Unsteady wall-pressure loading in a Mach 3 compression ramp flow at $Re_{\theta}=2400$.

We perform experiments to investigate the unsteady wall-pressure behavior in a Mach 2.9 shock-wave turbulent boundary layer interaction. The flow configuration is a nominally two-dimensional $24^{\circ}$ compression ramp, and the Reynolds number based on momentum thickness is 2400. In contrast to measurements at higher Reynolds numbers (of order $10^4$--$10^5$), the results show a smaller peak in the RMS of the wall-pressure fluctuations, and the wall-pressure signal exhibits a much richer intermittency in the shock-foot region.
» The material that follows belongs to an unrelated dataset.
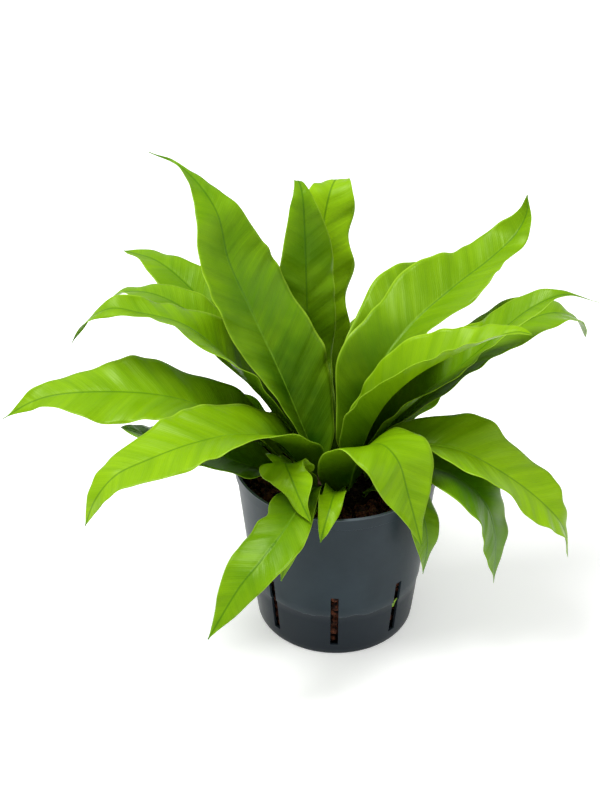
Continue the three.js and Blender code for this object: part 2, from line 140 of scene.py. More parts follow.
def piece_from(name, points, faces, material):
    """A smooth-shaded mesh object that rides on the root body and carries the given material."""
    mesh = bpy.data.meshes.new(name)
    mesh.from_pydata(np.asarray(points).tolist(), [], [list(face) for face in faces])
    mesh.polygons.foreach_set("use_smooth", np.full(len(mesh.polygons), True))
    mesh.materials.append(material)
    piece = bpy.data.objects.new(name, mesh)
    bpy.context.scene.collection.objects.link(piece)
    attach(piece, "root")
    return piece


def wall_radius(z):
    """The wall's outer radius at a height: a straight taper, less the step below its height."""
    taper = BASE_RADIUS + (RIM_RADIUS - BAND_OVERHANG - BASE_RADIUS) * z / POT_HEIGHT
    return taper - STEP_DEPTH * (z < STEP_HEIGHT + STEP_DEPTH / 2)


def pot_profile():
    """Radius and height of the pot's outer face from the middle of its underside to the rim."""
    band = POT_HEIGHT - BAND_HEIGHT
    half, full = UNDERSIDE_RECESS
    under = [(0.006, 0), (CENTRE_PAD, 0), (CENTRE_PAD + 0.001, half), (CENTRE_PAD + 0.002, full)]
    under += [(radius, full) for radius in np.linspace(FLOOR_SLOT["near"], FLOOR_SLOT["far"], 5)]
    under += [(FOOT_RING - 0.002, full), (FOOT_RING - 0.001, half), (FOOT_RING, 0)]
    under += [(wall_radius(0) - FOOT_ROUNDING, 0)]
    under += [(wall_radius(0) - 0.0005, 0.0004), (wall_radius(0), FOOT_ROUNDING)]
    low = [(wall_radius(z), z) for z in (0.005, WALL_SLOT["low"], 0.015, 0.022, 0.029, 0.0346)]
    middle = [(wall_radius(z), z) for z in (0.0358, 0.042, WALL_SLOT["high"], 0.058, 0.075, 0.094, band)]
    rim = [(wall_radius(z) + BAND_OVERHANG, z) for z in (band + BAND_OVERHANG, 0.1155, POT_HEIGHT)]
    return np.array(under + low + middle + rim)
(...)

Spectra show that the signal energy is more evenly distributed over the range of shock oscillation frequencies, resulting in a smaller peak energy than that found at higher Reynolds numbers. The shock motion has a broadband frequency distribution with a peak slightly below 1 kHz, similar to the higher Reynolds number data. We find good agreement with the direct numerical simulation of Wu~\&~Mart\'{\i}n\footnote{Wu, M. \& Mart\'{\i}n, M. P. Direct numerical simulation of supersonic turbulent boundary layer over a compression ramp. \textit{AIAA Journal} \textbf{45}(4), 2007, 879--889.} at matching conditions.